Kendati dibayangi rencana kenaikan bahan bakar minyak (BBM), para pelaku pasar optimistis pemerintah baru kelak bisa meredam gejolak nasional agar iklim investasi tetap kondusif.
Direktur Bursa Efek Indonesia (BEI) Frederica Widyasari Dewi mengatakan, tahun ini ekspektasi investor asing terbilang tinggi. Mereka menunjukkan optimisme terhadap perkembangan pasar modal Indonesia dengan memasukkan modalnya sejak tahun lalu.
Untuk saat ini, para investor masih mengamati perkembangan kondisi Indonesia. "Tapi, tak pernah terlambat bagi masyarakat Indonesia jika ingin masuk dan memperkuat pasar modal nasional saat ini," kata Frederica dalam seminar bertema "Peluang dan Prediksi Global Market Pascapemilu" di Jakarta, Rabu (3/9).
Frederica melanjutkan, kini komposisi kepemilikan saham di pasar modal masih timpang. Sebesar 64 persen saham masih dikuasai asing. Karena itu, BEI mengupayakan edukasi kontinu bagi investor domestik sehingga saat terjadi outflow, investasi ekonomi Indonesia bisa tetap baik.
Dari data yang dikumpulkan BEI, Franderica menerangkan, prospek Indonesia tidak hanya bagus hingga 2030, tapi hingga 2050. Bahkan, ekonom Rusia menyebut Indonesia bisa menjadi negara ekonomi terbaik keempat pada 2050. "Indonesia juga menunjukkan perkembangan positif di sisi hukum sehingga investor merasa lebih aman," ujar Frederica.
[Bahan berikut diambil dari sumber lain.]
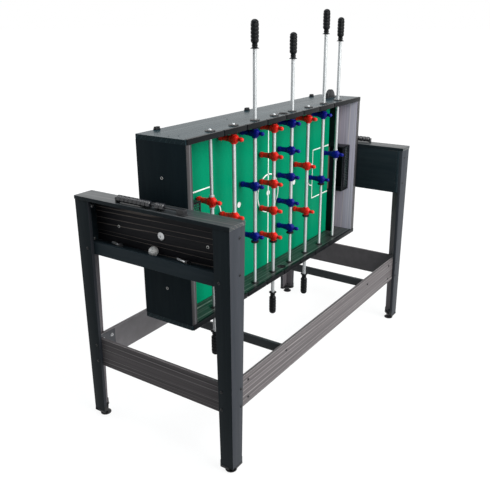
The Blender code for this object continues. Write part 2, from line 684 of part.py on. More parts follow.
def make_side_rail(side, sign):
    """A long rail of the cabinet with its rod bearings, serving hole, clips and swing grip."""
    bm = bmesh.new()
    low = (-HALF_CABINET, -HALF_DEPTH, PIVOT_HEIGHT + sign * RAIL_INNER)
    add_box(bm, low, (HALF_CABINET, HALF_DEPTH, PIVOT_HEIGHT + sign * HALF_HEIGHT), BOARD_CHAMFER)
    rail = new_object(f"side_rail_{side}", bm, "black_laminate", (0, 0, PIVOT_HEIGHT))
    extra = bmesh.new()
    add_bushings(extra, sign)
    add_clips(extra, sign)
    if sign > 0:
        add_swing_grip(extra)
    centre = (0, -ROD_DEPTH, PIVOT_HEIGHT)
    rim = SERVE_RADIUS + SERVE_RIM
    collar = ((rim, HALF_HEIGHT - JOINT_DEPTH), (rim, HALF_HEIGHT + SERVE_COLLAR))
    add_turned(extra, collar, centre, "Z", ROD_SIDES, sign)
    combine(rail, extra, "UNION")
    holes = bmesh.new()
    inner, outer = RAIL_INNER - BUSH_SEAT - OVERRUN, HALF_HEIGHT + BUSH_RIM + OVERRUN
    add_turned(holes, ((SERVE_RADIUS, inner), (SERVE_RADIUS, outer)), centre, "Z", ROD_SIDES, sign)
    for number in range(len(RODS)):
        place = (rod_x(number), -ROD_DEPTH, PIVOT_HEIGHT)
        add_turned(holes, ((BUSH_BORE, inner), (BUSH_BORE, outer)), place, "Z", ROD_SIDES, sign)
    combine(rail, holes, "DIFFERENCE")
    shade(rail)


def make_end_wall(end, side_x):
    """A thick end wall between the rails, with the pivot bore and two lock sockets."""
    bm = bmesh.new()
    half = RAIL_INNER - SEAT_GAP
    low = (side_x * WALL_INNER, -HALF_DEPTH, PIVOT_HEIGHT - half)
    add_box(bm, low, (side_x * HALF_CABINET, HALF_DEPTH, PIVOT_HEIGHT + half))
    wall = new_object(f"end_wall_{end}", bm, "grain_laminate", (0, 0, PIVOT_HEIGHT))
    holes = bmesh.new()
    bore = PIVOT_RADIUS + PIVOT_CLEARANCE
    face = side_x * HALF_CABINET
    depth = PIVOT_DEPTH + PIVOT_CLEARANCE
    add_turned(holes, ((bore, -depth), (bore, OVERRUN)), (face, 0, PIVOT_HEIGHT), "X", ROD_SIDES, side_x)
    socket = ((LOCK_BORE, -LOCK_SOCKET_DEPTH), (LOCK_BORE, OVERRUN))
    for offset in (-LOCK_OFFSET, LOCK_OFFSET):
        add_turned(holes, socket, (face, 0, PIVOT_HEIGHT + offset), "X", SMALL_SIDES, side_x)
    combine(wall, holes, "DIFFERENCE")


def make_field(name, finish, face, back):
    """A board let in between the rails and the end walls."""
    bm = bmesh.new()
    low = (-FIELD_HALF_LENGTH, face, PIVOT_HEIGHT - FIELD_HALF_WIDTH)
    add_box(bm, low, (FIELD_HALF_LENGTH, back, PIVOT_HEIGHT + FIELD_HALF_WIDTH))
    new_object(name, bm, finish, (0, 0, PIVOT_HEIGHT))


def make_fields():
    make_field("foosball_field", "green_field", -FIELD_FACE, FIELD_BOARD - FIELD_FACE)
    make_field("hockey_field", "white_field", HOCKEY_FACE, HOCKEY_FACE - HOCKEY_BOARD)


def lattice_edges(low, high, count):
    """Edges of bars and holes in turn between two places, starting and ending with a bar."""
    hole = (high - low - (count + 1) * LATTICE_BAR) / count
    edges = [low]
    for _ in range(count):
        edges.append(edges[-1] + LATTICE_BAR)
        edges.append(edges[-1] + hole)
    edges.append(high)
    return edges


def add_hood(bm, side_x):
    """A goal hood: a lattice roof on two side walls, open to the field and to the end wall."""
    xs = lattice_edges(GOAL_MOUTH, FIELD_HALF_LENGTH, LATTICE_ROWS)
    zs = lattice_edges(-GOAL_HALF_WIDTH, GOAL_HALF_WIDTH, LATTICE_COLUMNS)
    rows, columns = len(xs) - 1, len(zs) - 1

    def sheet(y):
        return [[bm.verts.new((side_x * x, y, PIVOT_HEIGHT + z)) for z in zs] for x in xs]

    def solid(i, j):
        return 0 <= i < rows and 0 <= j < columns and not (i % 2 and j % 2)

    outer = sheet(-GOAL_ROOF)
    inner = sheet(GOAL_WALL - GOAL_ROOF)
    foot = {}
    for k in (0, 1, columns - 1, columns):
        foot[k] = [bm.verts.new((side_x * x, -GOAL_FLOOR, PIVOT_HEIGHT + zs[k])) for x in xs]
    quads = []
    for i in range(rows):
        for j in range(columns):
            if not solid(i, j):
                continue
            quads.append((outer[i][j], outer[i + 1][j], outer[i + 1][j + 1], outer[i][j + 1]))
            if j in (0, columns - 1):
                quads.append((foot[j][i], foot[j][i + 1], foot[j + 1][i + 1], foot[j + 1][i]))
            else:
                quads.append((inner[i][j], inner[i + 1][j], inner[i + 1][j + 1], inner[i][j + 1]))
            for step, row in ((-1, i), (1, i + 1)):
                if not solid(i + step, j):
                    quads.append((outer[row][j], outer[row][j + 1], inner[row][j + 1], inner[row][j]))
            for step, column in ((-1, j), (1, j + 1)):
                if not solid(i, j + step):
                    ends = (outer[i][column], outer[i + 1][column])
                    quads.append((*ends, inner[i + 1][column], inner[i][column]))
    for k in foot:
        for i in range(rows):
            quads.append((inner[i][k], inner[i + 1][k], foot[k][i + 1], foot[k][i]))
    for j in (0, columns - 1):
        for i in (0, rows):
            quads.append((inner[i][j], inner[i][j + 1], foot[j + 1][i], foot[j][i]))
    faces = [bm.faces.new(quad) for quad in quads]
    bmesh.ops.recalc_face_normals(bm, faces=faces)


def make_goal(end, side_x):
    """One moulding across the end of the field: the goal hood between two low kick strips."""
    bm = bmesh.new()
    add_hood(bm, side_x)
    goal = new_object(f"goal_{end}", bm, "black_plastic", (0, 0, PIVOT_HEIGHT))
    strips = bmesh.new()
    for sign in (-1, 1):
        low = (side_x * KICK_START, -GOAL_FLOOR - KICK_HEIGHT)
        high = (side_x * (KICK_START + KICK_THICKNESS), -GOAL_FLOOR)
        inner = PIVOT_HEIGHT + sign * (GOAL_HALF_WIDTH - LATTICE_BAR / 2)
        add_box(strips, (*low, inner), (*high, PIVOT_HEIGHT + sign * FIELD_HALF_WIDTH))
    combine(goal, strips, "UNION")


def player_offsets(number):
    """Places of a rod's players along it, from their middle."""
    team, count, spacing, clearance = RODS[number]
    return [(i - (count - 1) / 2) * spacing for i in range(count)]


def is_goalie(number):
    return len(player_offsets(number)) == 1


def rod_travel(number):
    """How far the players' middle can leave the cabinet's middle, either way."""
    return GOALIE_TRAVEL if is_goalie(number) else PLAYER_LIMIT - player_offsets(number)[-1]


def rod_rest(number):
    """The players' middle above the pivot at rest: every rod but the goalies' is pushed right up."""
    return GOALIE_REST if is_goalie(number) else rod_travel(number)


def handle_sign(number):
    """Blue handles come out of the upper rail and red ones out of the lower rail."""
    return 1 if RODS[number][0] == "blue" else -1


def handle_reach(number):
    """From the players' middle to the start of the handle, which stops outside the rail."""
    return HALF_HEIGHT + rod_travel(number) + RODS[number][3]


def rod_place(number):
    return (rod_x(number), -ROD_DEPTH, PIVOT_HEIGHT)


def outer_player(number):
    """The outer end of the last player's shirt, from the players' middle."""
    return player_offsets(number)[-1] + PLAYER_HALF


def make_inner_rod(number):
    """The solid rod that turns in the rail opposite the handle, its cap outside that rail."""
    tip = rod_travel(number) - outer_player(number) - BUMPER_HEIGHT + INNER_ROD_OVERLAP
    stub = HALF_HEIGHT + END_CAP_LENGTH
    shoulder = RAIL_INNER - BUSH_SEAT
    profile = (
        (TUBE_RADIUS - END_CAP_CHAMFER, -stub),
        (TUBE_RADIUS, END_CAP_CHAMFER - stub),
        (TUBE_RADIUS, -shoulder),
        (INNER_ROD_RADIUS, -shoulder),
        (INNER_ROD_RADIUS, tip),
    )
    bm = bmesh.new()
    add_turned(bm, profile, rod_place(number), "Z", ROD_SIDES, handle_sign(number))
    shade(new_object(f"rod_{number + 1}_inner", bm, "steel", rod_place(number)))


def add_player(bm, x, height):
    """One player with the toes towards the field, skinned through its sections."""
    rings = []
    widen = 1 / cos(pi / SMALL_SIDES)
    for reach, width, depth in PLAYER_SHARES:
        ring = []
        for i in range(SMALL_SIDES):
            angle = 2 * pi * (i + 1 / 2) / SMALL_SIDES
            ring.append((
                x + depth * PLAYER_DEPTH * widen * cos(angle),
                reach * PLAYER_REACH - ROD_DEPTH,
                height + width * PLAYER_HALF * widen * sin(angle),
            ))
        rings.append(ring)
    add_loft(bm, rings)


def make_outer_rod(number):
    """The tube that slides on the inner rod, with its players and a bumper at each end."""
    place, sign = rod_place(number), handle_sign(number)
    team, count, spacing, clearance = RODS[number]
    rest = sign * rod_rest(number)
    bumper = outer_player(number) + SEAT_GAP
    lip = bumper + BUMPER_HEIGHT
    top = handle_reach(number) + HANDLE_SOCKET
    profile = (
        (BUMPER_RADIUS, -lip),
        (BUMPER_RADIUS, -bumper),
        (TUBE_RADIUS, -bumper),
        (TUBE_RADIUS, bumper),
        (BUMPER_RADIUS, bumper),
        (BUMPER_RADIUS, lip),
        (TUBE_RADIUS, lip),
        (TUBE_RADIUS, top),
    )
    bm = bmesh.new()
    add_turned(bm, [(radius, rest + height) for radius, height in profile], place, "Z", ROD_SIDES, sign)
    rod = new_object(f"rod_{number + 1}_outer", bm, team + "_plastic", place)
    players = bmesh.new()
    for offset in player_offsets(number):
        add_player(players, place[0], PIVOT_HEIGHT + rod_rest(number) + offset)
    combine(rod, players, "UNION")
    bore = bmesh.new()
    ends = ((TUBE_BORE, rest - lip - OVERRUN), (TUBE_BORE, rest + top + OVERRUN))
    add_turned(bore, ends, place, "Z", ROD_SIDES, sign)
    combine(rod, bore, "DIFFERENCE")
    shade(rod)


def make_handle(number):
    """The moulded handle, a blind socket over the end of the tube."""
    place, sign = rod_place(number), handle_sign(number)
    start = sign * rod_rest(number) + handle_reach(number)
    neck = start + HANDLE_RIM
    grip = neck + HANDLE_NECK
    end = grip + HANDLE_GRIP
    bore = TUBE_RADIUS + SEAT_GAP
    profile = (
        (bore, start + HANDLE_SOCKET + SEAT_GAP),
        (bore, start),
        (HANDLE_RIM_RADIUS, start),
        (HANDLE_RIM_RADIUS, neck),
        (HANDLE_NECK_RADIUS, neck),
        (HANDLE_NECK_RADIUS, grip - HANDLE_ROUND / 2),
        (HANDLE_GRIP_RADIUS, grip),
        (HANDLE_GRIP_RADIUS, end - HANDLE_ROUND),
        (HANDLE_GRIP_RADIUS * HANDLE_TIP_SHARE, end),
    )
    bm = bmesh.new()
    add_turned(bm, profile, place, "Z", ROD_SIDES, sign)
    shade(new_object(f"rod_{number + 1}_handle", bm, "black_rubber", place))


def make_end_frames():
    for end, side_x in ENDS:
        make_top_board(end, side_x)
        make_apron(end, side_x)
        make_pivot_bolt(end, side_x)
        make_tray(end, side_x)
        make_end_stretcher(end, side_x)
        make_cross_brace(end, side_x)
    for side, side_y in SIDES:
        make_side_stretcher(side, side_y)


def make_loose_pieces():
    make_scorer_beads()
    for side, share in PIN_SHARES:
        make_lock_pin(side, share * SIDE_INNER)
    make_game_ball()


def make_cabinet():
    make_side_rail("upper", 1)
    make_side_rail("lower", -1)
    for end, side_x in ENDS:
        make_end_wall(end, side_x)
        make_goal(end, side_x)
    make_fields()


def make_rods():
    for number in range(len(RODS)):
        make_inner_rod(number)
        make_outer_rod(number)
        make_handle(number)


clear_scene()
make_legs()
make_end_frames()
make_loose_pieces()
make_cabinet()
make_rods()
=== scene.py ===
from math import cos, pi, radians, sin, tau

import bmesh
import bpy
from mathutils import Matrix, Vector


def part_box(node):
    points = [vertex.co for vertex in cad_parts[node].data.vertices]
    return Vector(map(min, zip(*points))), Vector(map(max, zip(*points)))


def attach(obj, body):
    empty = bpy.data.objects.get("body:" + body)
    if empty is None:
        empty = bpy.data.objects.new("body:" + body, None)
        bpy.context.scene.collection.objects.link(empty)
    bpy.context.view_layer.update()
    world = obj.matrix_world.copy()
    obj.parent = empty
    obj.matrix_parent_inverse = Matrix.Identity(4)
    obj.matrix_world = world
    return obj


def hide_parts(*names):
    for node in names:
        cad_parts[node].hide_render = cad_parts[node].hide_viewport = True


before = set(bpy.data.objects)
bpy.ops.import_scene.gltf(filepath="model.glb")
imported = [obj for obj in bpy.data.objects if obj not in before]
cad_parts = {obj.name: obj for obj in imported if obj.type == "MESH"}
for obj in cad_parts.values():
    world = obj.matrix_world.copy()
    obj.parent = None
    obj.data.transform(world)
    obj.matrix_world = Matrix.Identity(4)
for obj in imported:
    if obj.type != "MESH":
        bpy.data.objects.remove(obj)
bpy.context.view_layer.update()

# The camera.
# A long-ish lens stands at the near right corner of the table, a little above the cabinet, and looks
# down along it, so that the foosball side and the near end are both seen.

CAMERA_PLACE = Vector((-1.9801, -1.2444, 1.3491))
CAMERA_AIM = Vector((0.77745, 0.52898, -0.34021)).normalized()
CAMERA_ROLL = -0.0066
CAMERA_LENS = 46.63
SENSOR_WIDTH = 36.0

level = CAMERA_AIM.cross(Vector((0, 0, 1))).normalized()
upright = level.cross(CAMERA_AIM)
right = cos(CAMERA_ROLL) * level + sin(CAMERA_ROLL) * upright
up = cos(CAMERA_ROLL) * upright - sin(CAMERA_ROLL) * level
lens = bpy.data.cameras.new("product_camera")
lens.lens = CAMERA_LENS
lens.sensor_width = SENSOR_WIDTH
lens.clip_end = 200.0
camera = bpy.data.objects.new("product_camera", lens)
turned_to_table = Matrix((right, up, -CAMERA_AIM)).transposed().to_4x4()
camera.matrix_world = Matrix.Translation(CAMERA_PLACE) @ turned_to_table
bpy.context.scene.collection.objects.link(camera)
bpy.context.scene.camera = camera
bpy.context.scene.view_settings.view_transform = "Standard"

# The studio.
# A white sweep that still takes a faint shadow, a white surround, large soft lamps from the playing
# side and overhead, and weak ones that open the shade low down, at the near end and behind.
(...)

Dalam 10 tahun terakhir, pasar saham Indonesia juga masih masuk lima besar karena ekonomi yang tumbuh relatif stabil. Hingga 2014, indeks tumbuh 20 persen. Return saham Indonesia pun masih yang tertinggi dalam lima tahun terakhir. Saham di bidang keuangan, pangan, dan infrastruktur masih jadi yang paling menarik di bursa.
Komisaris Independen Permata Bank yang juga akademisi UGM Tony Prasentiantono mengatakan, defisit transaksi berjalan dan harga BBM menjadi dua masalah besar Indonesia saat ini. Namun, dunia internasional menunjukkan dukungannya terhadap Joko Widodo.
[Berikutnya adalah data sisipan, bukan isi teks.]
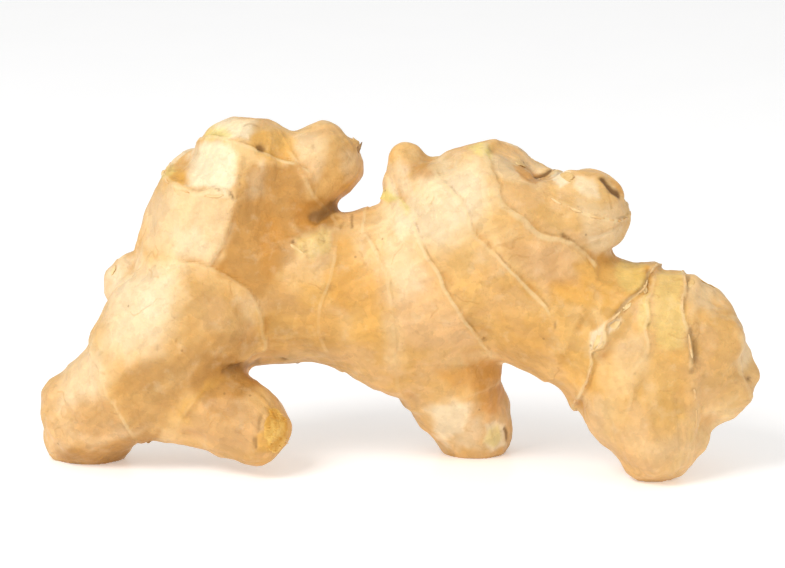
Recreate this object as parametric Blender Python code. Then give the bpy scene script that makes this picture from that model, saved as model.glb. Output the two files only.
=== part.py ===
"""Fresh ginger root: one hand of rhizome fingers that grew together, so one closed solid.

Metres, +Z up. The root lies as it rests on a worktop: +X runs along its length, -Y is its front side, and the
origin is on the worktop under the middle of its outline. Sizes in the tables below are millimetres.

Every finger is a loft through a few hand-placed sections. The lofts are fused into one skin, the growth rings are
raised from that skin by a formula, bud scars are dished into it, and its three feet are cut flat.
"""

import math
from typing import NamedTuple

import bmesh
import bpy
import numpy as np
from mathutils import Vector, noise

MM = 0.001
SKIN_VOXEL = 0.62 * MM
FILLET_PASSES = 80
FILLET_STRENGTH = 0.5
TRIANGLES = 11600
SECTION_SIDES = 28
STEPS_PER_SPAN = 5
DOME_STEPS = 6
DOME_LENGTH = 0.78
DOME_BLUNTNESS = 0.82

RING_FADE = 3.4
RING_STEP = 1.1
RING_GROOVE = 0.4
RING_GROOVE_WIDTH = 1.3
RING_WAVE = 0.9
RING_WAVE_LENGTH = 9.0
RING_WAVE_SEED = 1.7
RING_OVERREACH = 0.12
UNEVEN_HEIGHT = 0.45
UNEVEN_LENGTH = 11.0
UNEVEN_SEED = 4.3
BUD_TAPER = 1.3

SKIN_COLOUR = (0.80, 0.56, 0.27, 1.0)
SKIN_ROUGHNESS = 0.55


class Section(NamedTuple):
    """One section of a finger: its centre, its half width across the finger, and its half depth along Y."""

    x: float
    y: float
    z: float
    wide: float
    deep: float


class Ring(NamedTuple):
    """A growth ring: a point on the finger's axis, the way the finger grows there, and how far out it reaches.

    turn is degrees from +X towards +Z, away is degrees towards +Y, and rise is the height of its rim.
    """

    x: float
    y: float
    z: float
    turn: float
    away: float
    reach: float
    rise: float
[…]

Menurut Tony, kenaikan harga BBM akan menjadi hal yang tidak terhindarkan. Sebab, pada 2010 pun sebesar 60 persen subsidi energi dinikmati golongan mampu.
"'Kalau Joko Widodo berani, November 2014 BBM bisa dinaikkan. Tapi, jika menunggu inflasi relatif rendah, kemungkinan pada Maret 2015 BBM baru akan naik," kata Tony.
Jika BBM tidak naik, Tony melanjutkan, ruang stimulus fiskal dari belanja pemerintah akan sangat sempit. Defisit APBN juga bisa mencapai tiga persen yang malah membuat pertumbuhan ekonomi stagnan. "Jangan sampai terjadi outflow investasi besar karena APBN Indonesia terus dianggap tidak kredibel," katanya.
Jika ekonomi lesu, Tony mengingatkan, hal yang perlu dilakukan pemerintah adalah memperbanyak belanja APBN. Jika pertumbuhan ekonomi di atas lima persen atau bahkan sampai tujuh persen, hal ini akan membuat pengangguran bisa ditanggulangi.
Sosialisasi kenaikan BBM dengan baik juga diharapkan bisa meredam gejolak di masyarakat sehingga ekonomi domestik bisa baik. Pemerintahan nanti perlu menjelaskan konsumsi BBM Indonesia yang mencapai 1,8 juta barel per hari tidak sebanding dengan produksinya yang hanya 800 ribu barel per hari.
Tidak seperti Irak, Arab Saudi, dan Mesir, kata Tony, Indonesia tidak lagi bisa menopang subsidi dengan produksi minyak yang rendah. Selain itu, negara-negara kaya minyak pun bukan contoh baik karena pendapatan negara mereka tidak variatif dan menggantungkan pendapatan negara hanya pada minyak.
Tony melihat, kompensasi yang tergolong baik dari kenaikan BBM adalah pembangunan infrastruktur. Jika pemerintah bisa menghemat dana dari subsidi BBM yang mencapai Rp 350 triliun, akan ada banyak jalan yang bisa dibangun dan memudahkan kegiatan, termasuk ekonomi.
CEO dan Managing Partner Quvat Capital Thomas T Lembong mengatakan, tantangan investasi di Indonesia luar biasa. Tapi, Joko Widodo dan Jusuf Kalla adalah figur yang "laku" di pasar internasional.